Most residential air conditioning systems are able to remove moisture but do not bring in any outside air. These systems circulate and cool the same indoor air over and over again resulting in improper ventilation for most homes.
On an average, 90 percent of the general public’s time is spent indoors. Studies have shown that indoor air can be up to five times more polluted than outdoor air. The American Society of Home Inspectors says that “up to 38 percent of all homes have a mold and fungus growth due to elevated moisture levels.” Studies have shown a rise in health problems resulting from mold exposure.

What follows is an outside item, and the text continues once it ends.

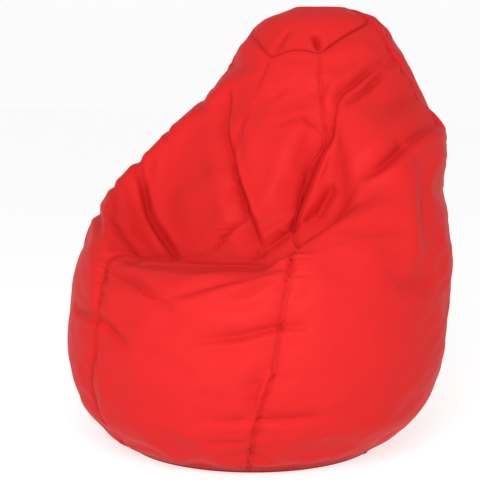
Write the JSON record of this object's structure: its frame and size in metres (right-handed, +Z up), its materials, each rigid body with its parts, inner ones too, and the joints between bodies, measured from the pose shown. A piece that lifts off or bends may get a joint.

Mold grows almost anywhere there is water or elevated moisture. In the right conditions, it can start growing within 24 to 48 hours and is often difficult to notice. Mold can grow behind walls and ceilings, leaky appliances, in attics, and even in your a/c system. People believe that if it can’t be seen, it is not there, however most of the time this is untrue. If you see any mold growth in your home, there is likely to be more that is hidden.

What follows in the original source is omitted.